Let's try a closure without nonlocal.
from collections.abc import Callable
def new_collection(initial_docs: list[str]) -> Callable[[str], list[str]]:
docs: list[str] = initial_docs.copy()
def add_doc(doc: str) -> list[str]:
docs.append(doc)
return docs
return add_doc
my_collection: Callable[[str], list[str]] = new_collection(["doc1", "doc2", "doc3"])
print(my_collection("doc4"))
# ['doc1', 'doc2', 'doc3', 'doc4']
print(my_collection("doc5"))
# ['doc1', 'doc2', 'doc3', 'doc4', 'doc5']
Each time you call the returned function, it adds to the same list (the closure keeps track of the list's state).
Are Closures Pure Functions?
In many cases, no. The whole point of a closure is that it's stateful. It's a function that "remembers" the values from the enclosing scope even after the enclosing scope has finished executing.
That means that in many cases, closures are not pure functions. They can mutate state outside of their scope and have side effects. A closure retains the state of its environment, which makes it useful for tracking data as it changes over time, but it can come at the cost of understandability.

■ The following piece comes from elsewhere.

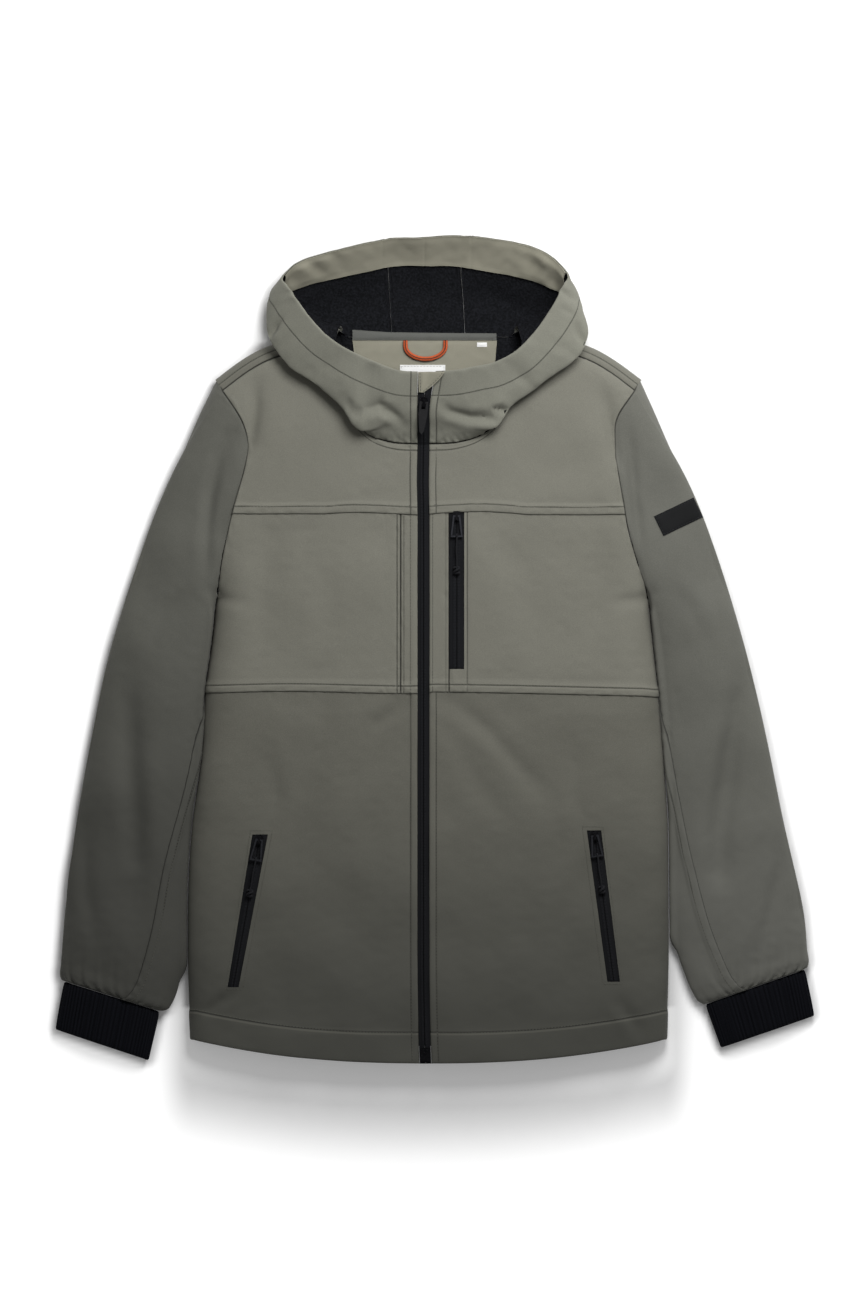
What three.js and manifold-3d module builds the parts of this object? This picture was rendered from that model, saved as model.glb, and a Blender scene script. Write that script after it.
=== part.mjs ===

A Practical Closure Example
Here's a closure that adds CSS styling, keeping a growing dictionary of rules. Because we're dealing with nested dictionaries here, the .copy() method will produce a shallow copy: the outer dict is a new object, but mutating inner dicts will still affect the original one. So, you should import copy and use copy.deepcopy() instead.
import copy
from collections.abc import Callable
def css_styles(initial_styles: dict[str, dict[str, str]]) -> Callable[[str, str, str], dict[str, dict[str, str]]]:
styles: dict[str, dict[str, str]] = copy.deepcopy(initial_styles)
def add_style(selector: str, prop: str, value: str) -> dict[str, dict[str, str]]:
if selector not in styles:
styles[selector] = {}
styles[selector][prop] = value
return styles
return add_style
add_style: Callable[[str, str, str], dict[str, dict[str, str]]] = css_styles({"body": {"color": "black"}})
print(add_style("p", "color", "grey"))
# {'body': {'color': 'black'}, 'p': {'color': 'grey'}}
The returned add_style function carries the styles dictionary with it, building up state across calls.
Closures sit right alongside higher-order functions and the broader family of function types in functional Python. To go deeper, the Learn Functional Programming in Python course covers it, and the Learn Python course is a good place to firm up the function fundamentals first.
Frequently Asked Questions
What is a closure in Python?
A closure is a function that references variables from an enclosing scope, bundling the function definition together with its environment. It remembers those values even after the outer function has finished running, which lets it carry state between calls.
When do you need the nonlocal keyword in Python?
You need nonlocal when an inner function reassigns a variable that belongs to an enclosing function, such as a string or integer. Without it, the assignment creates a new local variable instead of updating the one from the outer scope.
What is the difference between nonlocal and global in Python?
nonlocal targets a variable in the nearest enclosing function scope, while global targets a variable at the module level. Use nonlocal inside nested functions and global when you need to modify a top-level variable.
Are closures pure functions?
Usually not. Closures are stateful by design and can mutate values from their enclosing scope, which means they often have side effects. A pure function returns the same output for the same input and changes nothing else.
Do you need nonlocal to modify a list inside a closure?
No. If you are mutating a mutable object like a list, dictionary, or set in place, the closure can do that through its reference without nonlocal. You only need nonlocal when reassigning the variable itself.